* _WHAT IS EXPECTED_
Using the entries below, output exactly the line containing "The FreeCAD and Blender code for this object continues." and all lines that follow it to the end.

* _EXCERPTED RECORDS_
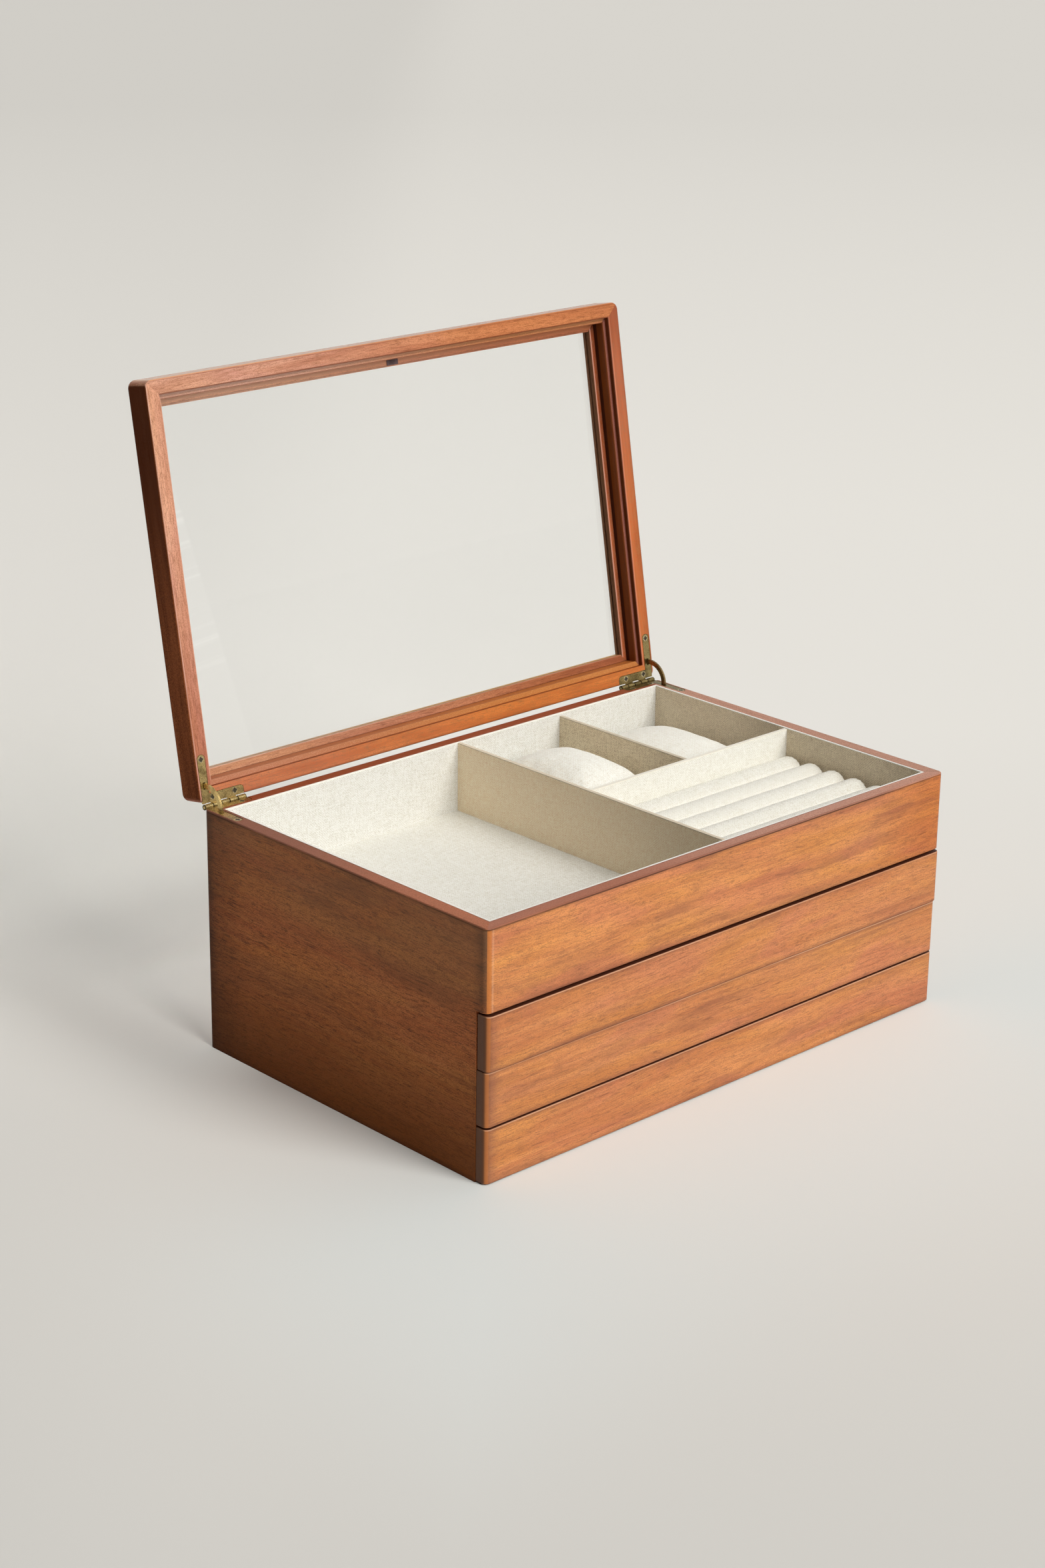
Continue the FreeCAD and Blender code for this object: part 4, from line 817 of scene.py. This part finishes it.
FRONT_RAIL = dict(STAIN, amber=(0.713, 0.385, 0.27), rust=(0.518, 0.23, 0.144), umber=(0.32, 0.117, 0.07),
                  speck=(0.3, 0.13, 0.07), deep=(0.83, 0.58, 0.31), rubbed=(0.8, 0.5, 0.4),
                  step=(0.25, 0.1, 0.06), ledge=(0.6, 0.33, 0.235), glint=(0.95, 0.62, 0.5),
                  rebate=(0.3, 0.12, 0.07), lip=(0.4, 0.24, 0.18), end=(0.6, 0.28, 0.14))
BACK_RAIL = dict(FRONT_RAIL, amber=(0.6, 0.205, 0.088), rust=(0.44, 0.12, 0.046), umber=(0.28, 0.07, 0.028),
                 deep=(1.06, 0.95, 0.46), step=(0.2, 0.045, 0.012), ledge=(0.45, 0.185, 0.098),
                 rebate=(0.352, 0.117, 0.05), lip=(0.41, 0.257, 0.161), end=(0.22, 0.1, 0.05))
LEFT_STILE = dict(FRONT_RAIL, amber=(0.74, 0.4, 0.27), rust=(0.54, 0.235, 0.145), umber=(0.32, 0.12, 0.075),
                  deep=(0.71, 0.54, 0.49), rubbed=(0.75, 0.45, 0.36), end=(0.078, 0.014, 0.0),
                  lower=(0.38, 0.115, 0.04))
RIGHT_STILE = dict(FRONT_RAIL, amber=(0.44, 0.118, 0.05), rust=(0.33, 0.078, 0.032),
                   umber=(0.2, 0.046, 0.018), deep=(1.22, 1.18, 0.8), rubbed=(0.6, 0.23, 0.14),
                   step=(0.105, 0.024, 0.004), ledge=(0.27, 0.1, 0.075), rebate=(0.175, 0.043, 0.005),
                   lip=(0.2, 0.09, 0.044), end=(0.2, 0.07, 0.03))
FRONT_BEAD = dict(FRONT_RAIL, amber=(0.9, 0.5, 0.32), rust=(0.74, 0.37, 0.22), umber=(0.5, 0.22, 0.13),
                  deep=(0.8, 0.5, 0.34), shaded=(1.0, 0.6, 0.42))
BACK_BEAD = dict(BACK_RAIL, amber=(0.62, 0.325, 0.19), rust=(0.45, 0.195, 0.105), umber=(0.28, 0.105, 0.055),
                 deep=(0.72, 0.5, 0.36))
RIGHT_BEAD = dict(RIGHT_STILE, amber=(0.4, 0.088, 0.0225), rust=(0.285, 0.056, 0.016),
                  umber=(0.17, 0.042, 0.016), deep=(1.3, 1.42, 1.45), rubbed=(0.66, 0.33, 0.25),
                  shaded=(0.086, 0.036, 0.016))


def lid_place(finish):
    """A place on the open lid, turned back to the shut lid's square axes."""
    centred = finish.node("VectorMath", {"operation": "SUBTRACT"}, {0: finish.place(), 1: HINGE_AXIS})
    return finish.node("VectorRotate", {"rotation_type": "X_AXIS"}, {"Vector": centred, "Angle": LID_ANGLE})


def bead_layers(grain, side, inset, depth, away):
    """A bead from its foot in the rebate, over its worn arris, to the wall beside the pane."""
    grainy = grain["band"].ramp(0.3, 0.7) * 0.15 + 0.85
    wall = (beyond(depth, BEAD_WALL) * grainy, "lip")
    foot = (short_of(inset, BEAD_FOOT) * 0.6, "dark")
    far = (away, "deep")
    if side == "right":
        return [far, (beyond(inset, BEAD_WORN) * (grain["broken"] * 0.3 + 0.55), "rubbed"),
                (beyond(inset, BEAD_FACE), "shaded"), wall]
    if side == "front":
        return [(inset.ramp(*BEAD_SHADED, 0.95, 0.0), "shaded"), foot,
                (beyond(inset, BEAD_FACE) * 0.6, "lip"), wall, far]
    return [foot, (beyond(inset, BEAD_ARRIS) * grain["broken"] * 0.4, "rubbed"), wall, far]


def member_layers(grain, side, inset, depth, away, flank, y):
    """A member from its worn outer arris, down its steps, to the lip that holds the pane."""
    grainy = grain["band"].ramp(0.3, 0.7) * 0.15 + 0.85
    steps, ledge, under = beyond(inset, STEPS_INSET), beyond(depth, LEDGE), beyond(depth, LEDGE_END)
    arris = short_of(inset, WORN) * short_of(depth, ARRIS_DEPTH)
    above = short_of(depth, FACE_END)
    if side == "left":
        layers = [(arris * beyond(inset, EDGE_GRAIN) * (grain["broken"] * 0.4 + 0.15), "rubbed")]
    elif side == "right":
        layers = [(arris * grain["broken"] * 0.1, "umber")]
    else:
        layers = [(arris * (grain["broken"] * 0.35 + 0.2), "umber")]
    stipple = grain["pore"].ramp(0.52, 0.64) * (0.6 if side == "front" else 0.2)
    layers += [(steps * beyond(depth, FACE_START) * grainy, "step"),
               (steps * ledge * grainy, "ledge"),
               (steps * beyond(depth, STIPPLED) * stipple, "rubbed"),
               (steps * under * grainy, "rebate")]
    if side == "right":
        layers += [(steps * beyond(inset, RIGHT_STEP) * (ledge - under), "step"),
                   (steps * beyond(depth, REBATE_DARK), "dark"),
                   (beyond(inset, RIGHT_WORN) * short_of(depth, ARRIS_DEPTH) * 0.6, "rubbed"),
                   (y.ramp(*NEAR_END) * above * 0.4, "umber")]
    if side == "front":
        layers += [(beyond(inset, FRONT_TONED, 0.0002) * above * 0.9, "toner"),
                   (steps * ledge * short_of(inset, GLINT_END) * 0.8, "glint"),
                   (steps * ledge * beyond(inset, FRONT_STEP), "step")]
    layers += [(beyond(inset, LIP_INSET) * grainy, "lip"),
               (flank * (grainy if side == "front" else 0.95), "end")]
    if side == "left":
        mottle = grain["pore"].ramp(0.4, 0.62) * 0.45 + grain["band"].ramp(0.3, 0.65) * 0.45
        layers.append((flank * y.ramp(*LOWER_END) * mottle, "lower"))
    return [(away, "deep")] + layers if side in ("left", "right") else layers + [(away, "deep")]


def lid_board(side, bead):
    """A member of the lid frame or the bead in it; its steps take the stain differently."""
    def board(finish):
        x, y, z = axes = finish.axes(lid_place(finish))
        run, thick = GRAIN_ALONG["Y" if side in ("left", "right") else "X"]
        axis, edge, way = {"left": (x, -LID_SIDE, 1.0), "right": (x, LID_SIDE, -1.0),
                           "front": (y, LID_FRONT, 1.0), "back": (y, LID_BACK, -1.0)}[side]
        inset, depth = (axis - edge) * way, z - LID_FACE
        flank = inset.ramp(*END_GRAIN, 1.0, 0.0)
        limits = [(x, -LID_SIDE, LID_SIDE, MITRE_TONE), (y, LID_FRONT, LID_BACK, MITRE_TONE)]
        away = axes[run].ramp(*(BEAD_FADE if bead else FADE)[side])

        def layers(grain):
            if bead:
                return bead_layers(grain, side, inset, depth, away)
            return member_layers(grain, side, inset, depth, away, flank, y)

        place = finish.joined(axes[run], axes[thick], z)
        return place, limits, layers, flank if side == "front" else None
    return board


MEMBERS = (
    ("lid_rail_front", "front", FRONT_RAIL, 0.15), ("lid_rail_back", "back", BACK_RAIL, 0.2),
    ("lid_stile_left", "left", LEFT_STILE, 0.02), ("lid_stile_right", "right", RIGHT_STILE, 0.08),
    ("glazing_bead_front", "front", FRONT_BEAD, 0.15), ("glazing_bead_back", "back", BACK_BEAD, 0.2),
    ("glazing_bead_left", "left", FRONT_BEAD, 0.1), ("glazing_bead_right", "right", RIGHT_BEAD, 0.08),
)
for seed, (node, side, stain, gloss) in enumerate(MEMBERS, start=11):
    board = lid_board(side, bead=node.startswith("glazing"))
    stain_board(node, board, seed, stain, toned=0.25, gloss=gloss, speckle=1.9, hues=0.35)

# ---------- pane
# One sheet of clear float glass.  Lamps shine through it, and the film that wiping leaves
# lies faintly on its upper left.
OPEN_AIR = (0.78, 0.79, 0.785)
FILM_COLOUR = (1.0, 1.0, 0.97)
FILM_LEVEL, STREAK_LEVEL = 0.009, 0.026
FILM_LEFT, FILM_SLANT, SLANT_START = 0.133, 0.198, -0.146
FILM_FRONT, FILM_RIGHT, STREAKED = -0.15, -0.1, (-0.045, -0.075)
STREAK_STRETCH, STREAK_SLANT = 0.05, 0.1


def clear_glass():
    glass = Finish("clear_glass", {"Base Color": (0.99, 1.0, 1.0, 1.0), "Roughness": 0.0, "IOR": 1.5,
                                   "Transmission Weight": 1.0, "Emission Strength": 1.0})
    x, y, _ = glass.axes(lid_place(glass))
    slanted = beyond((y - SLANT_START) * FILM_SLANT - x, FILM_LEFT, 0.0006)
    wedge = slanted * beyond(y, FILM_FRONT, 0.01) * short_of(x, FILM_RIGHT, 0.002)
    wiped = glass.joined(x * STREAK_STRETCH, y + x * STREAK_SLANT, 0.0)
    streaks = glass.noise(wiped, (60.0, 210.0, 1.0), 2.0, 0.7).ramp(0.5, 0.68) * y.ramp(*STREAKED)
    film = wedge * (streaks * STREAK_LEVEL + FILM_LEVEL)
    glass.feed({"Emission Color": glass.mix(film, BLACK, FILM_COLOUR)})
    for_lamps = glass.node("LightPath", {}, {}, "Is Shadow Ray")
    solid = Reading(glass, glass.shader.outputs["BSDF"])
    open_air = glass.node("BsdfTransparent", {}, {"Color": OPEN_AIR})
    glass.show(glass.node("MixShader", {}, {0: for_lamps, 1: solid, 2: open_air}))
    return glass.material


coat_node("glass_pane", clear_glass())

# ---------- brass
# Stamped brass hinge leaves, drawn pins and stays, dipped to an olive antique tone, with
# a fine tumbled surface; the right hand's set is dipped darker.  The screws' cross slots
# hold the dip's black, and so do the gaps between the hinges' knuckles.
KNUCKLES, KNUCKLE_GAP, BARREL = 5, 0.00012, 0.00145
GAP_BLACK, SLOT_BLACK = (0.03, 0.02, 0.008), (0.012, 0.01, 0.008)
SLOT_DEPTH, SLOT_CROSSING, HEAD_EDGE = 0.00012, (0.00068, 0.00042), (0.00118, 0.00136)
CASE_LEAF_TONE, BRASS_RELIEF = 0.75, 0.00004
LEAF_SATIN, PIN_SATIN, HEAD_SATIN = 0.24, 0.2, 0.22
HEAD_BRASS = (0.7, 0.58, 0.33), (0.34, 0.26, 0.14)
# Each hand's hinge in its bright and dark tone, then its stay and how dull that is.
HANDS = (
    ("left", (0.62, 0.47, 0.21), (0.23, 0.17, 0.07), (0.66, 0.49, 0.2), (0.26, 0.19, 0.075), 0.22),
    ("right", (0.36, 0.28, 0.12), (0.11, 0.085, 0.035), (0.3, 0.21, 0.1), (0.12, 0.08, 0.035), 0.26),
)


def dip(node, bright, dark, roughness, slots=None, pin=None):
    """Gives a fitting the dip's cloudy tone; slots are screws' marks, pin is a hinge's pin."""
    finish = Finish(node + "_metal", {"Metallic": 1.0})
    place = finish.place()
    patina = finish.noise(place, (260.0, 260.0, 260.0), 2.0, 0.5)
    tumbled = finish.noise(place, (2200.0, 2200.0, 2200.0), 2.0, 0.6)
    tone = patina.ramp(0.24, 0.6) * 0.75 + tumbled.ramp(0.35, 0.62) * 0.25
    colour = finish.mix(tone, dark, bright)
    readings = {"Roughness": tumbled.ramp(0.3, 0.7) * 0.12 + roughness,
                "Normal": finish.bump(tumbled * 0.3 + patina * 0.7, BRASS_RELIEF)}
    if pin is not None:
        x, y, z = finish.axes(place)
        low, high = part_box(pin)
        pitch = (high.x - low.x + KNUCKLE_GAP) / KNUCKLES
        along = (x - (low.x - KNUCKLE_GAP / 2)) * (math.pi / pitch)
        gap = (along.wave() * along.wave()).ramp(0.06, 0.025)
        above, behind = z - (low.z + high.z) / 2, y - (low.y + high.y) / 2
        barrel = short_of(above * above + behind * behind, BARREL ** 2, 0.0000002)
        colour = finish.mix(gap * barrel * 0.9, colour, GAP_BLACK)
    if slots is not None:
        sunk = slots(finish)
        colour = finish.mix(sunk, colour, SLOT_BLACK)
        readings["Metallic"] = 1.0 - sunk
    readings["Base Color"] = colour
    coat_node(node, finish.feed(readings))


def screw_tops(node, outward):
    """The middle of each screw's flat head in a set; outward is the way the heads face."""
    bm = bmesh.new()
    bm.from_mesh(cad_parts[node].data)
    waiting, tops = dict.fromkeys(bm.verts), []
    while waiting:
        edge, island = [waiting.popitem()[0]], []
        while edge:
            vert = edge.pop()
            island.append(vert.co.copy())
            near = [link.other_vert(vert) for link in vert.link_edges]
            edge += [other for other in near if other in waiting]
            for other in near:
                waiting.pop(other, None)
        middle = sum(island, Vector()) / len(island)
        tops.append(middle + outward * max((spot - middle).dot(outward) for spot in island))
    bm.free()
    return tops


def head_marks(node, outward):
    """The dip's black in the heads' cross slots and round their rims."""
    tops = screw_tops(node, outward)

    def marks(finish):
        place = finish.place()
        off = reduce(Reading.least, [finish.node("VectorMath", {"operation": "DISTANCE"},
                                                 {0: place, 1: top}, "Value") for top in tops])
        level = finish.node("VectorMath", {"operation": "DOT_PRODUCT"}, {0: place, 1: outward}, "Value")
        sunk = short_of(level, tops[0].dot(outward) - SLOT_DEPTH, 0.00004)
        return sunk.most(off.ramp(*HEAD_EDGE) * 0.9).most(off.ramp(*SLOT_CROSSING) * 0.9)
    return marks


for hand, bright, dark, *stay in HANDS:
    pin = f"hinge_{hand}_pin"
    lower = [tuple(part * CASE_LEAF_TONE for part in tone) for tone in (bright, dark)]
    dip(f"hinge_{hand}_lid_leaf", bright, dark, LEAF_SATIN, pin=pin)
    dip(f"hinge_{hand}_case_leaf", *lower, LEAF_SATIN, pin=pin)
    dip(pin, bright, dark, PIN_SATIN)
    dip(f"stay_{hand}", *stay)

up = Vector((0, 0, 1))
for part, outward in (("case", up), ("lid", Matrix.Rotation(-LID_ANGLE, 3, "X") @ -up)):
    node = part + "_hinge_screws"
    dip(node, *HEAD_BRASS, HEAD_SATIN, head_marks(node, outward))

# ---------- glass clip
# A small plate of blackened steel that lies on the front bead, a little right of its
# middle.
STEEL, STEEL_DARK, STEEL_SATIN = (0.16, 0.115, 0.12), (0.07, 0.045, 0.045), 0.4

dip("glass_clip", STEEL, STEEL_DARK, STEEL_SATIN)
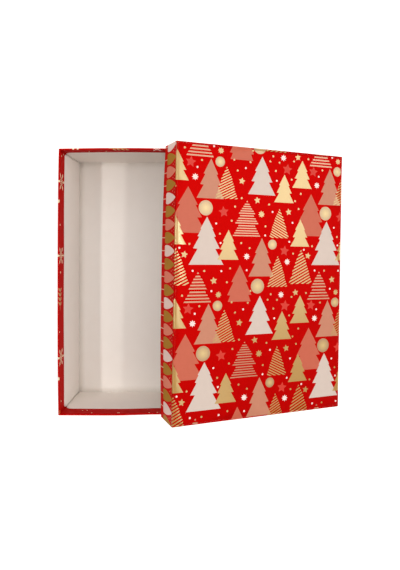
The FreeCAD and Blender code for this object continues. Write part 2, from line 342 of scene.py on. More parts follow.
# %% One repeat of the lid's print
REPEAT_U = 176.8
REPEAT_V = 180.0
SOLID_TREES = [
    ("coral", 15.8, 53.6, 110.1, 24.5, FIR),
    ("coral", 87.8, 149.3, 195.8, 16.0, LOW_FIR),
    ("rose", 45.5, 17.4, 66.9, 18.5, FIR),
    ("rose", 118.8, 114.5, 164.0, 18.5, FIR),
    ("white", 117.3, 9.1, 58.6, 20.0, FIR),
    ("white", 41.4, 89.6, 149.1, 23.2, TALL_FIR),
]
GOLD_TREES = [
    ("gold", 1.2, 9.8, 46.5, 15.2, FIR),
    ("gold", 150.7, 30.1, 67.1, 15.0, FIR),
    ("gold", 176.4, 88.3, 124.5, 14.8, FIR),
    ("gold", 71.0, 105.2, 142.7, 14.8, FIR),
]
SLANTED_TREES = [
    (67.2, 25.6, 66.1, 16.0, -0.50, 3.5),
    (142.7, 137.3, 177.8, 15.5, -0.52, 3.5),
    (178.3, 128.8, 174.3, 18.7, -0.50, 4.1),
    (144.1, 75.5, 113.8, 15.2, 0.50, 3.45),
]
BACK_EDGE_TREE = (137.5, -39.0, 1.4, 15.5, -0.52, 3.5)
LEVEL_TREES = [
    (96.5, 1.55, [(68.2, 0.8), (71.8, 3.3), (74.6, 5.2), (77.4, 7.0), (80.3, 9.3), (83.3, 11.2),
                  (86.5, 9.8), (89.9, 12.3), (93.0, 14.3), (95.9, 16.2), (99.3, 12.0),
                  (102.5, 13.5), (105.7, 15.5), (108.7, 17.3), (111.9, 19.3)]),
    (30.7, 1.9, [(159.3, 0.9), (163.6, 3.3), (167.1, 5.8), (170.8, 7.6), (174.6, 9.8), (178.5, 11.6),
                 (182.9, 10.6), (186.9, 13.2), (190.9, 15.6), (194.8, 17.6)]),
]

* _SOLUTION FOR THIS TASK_
The FreeCAD and Blender code for this object continues. Write part 2, from line 342 of scene.py on. More parts follow.
# %% One repeat of the lid's print
REPEAT_U = 176.8
REPEAT_V = 180.0
SOLID_TREES = [
    ("coral", 15.8, 53.6, 110.1, 24.5, FIR),
    ("coral", 87.8, 149.3, 195.8, 16.0, LOW_FIR),
    ("rose", 45.5, 17.4, 66.9, 18.5, FIR),
    ("rose", 118.8, 114.5, 164.0, 18.5, FIR),
    ("white", 117.3, 9.1, 58.6, 20.0, FIR),
    ("white", 41.4, 89.6, 149.1, 23.2, TALL_FIR),
]
GOLD_TREES = [
    ("gold", 1.2, 9.8, 46.5, 15.2, FIR),
    ("gold", 150.7, 30.1, 67.1, 15.0, FIR),
    ("gold", 176.4, 88.3, 124.5, 14.8, FIR),
    ("gold", 71.0, 105.2, 142.7, 14.8, FIR),
]
SLANTED_TREES = [
    (67.2, 25.6, 66.1, 16.0, -0.50, 3.5),
    (142.7, 137.3, 177.8, 15.5, -0.52, 3.5),
    (178.3, 128.8, 174.3, 18.7, -0.50, 4.1),
    (144.1, 75.5, 113.8, 15.2, 0.50, 3.45),
]
BACK_EDGE_TREE = (137.5, -39.0, 1.4, 15.5, -0.52, 3.5)
LEVEL_TREES = [
    (96.5, 1.55, [(68.2, 0.8), (71.8, 3.3), (74.6, 5.2), (77.4, 7.0), (80.3, 9.3), (83.3, 11.2),
                  (86.5, 9.8), (89.9, 12.3), (93.0, 14.3), (95.9, 16.2), (99.3, 12.0),
                  (102.5, 13.5), (105.7, 15.5), (108.7, 17.3), (111.9, 19.3)]),
    (30.7, 1.9, [(159.3, 0.9), (163.6, 3.3), (167.1, 5.8), (170.8, 7.6), (174.6, 9.8), (178.5, 11.6),
                 (182.9, 10.6), (186.9, 13.2), (190.9, 15.6), (194.8, 17.6)]),
]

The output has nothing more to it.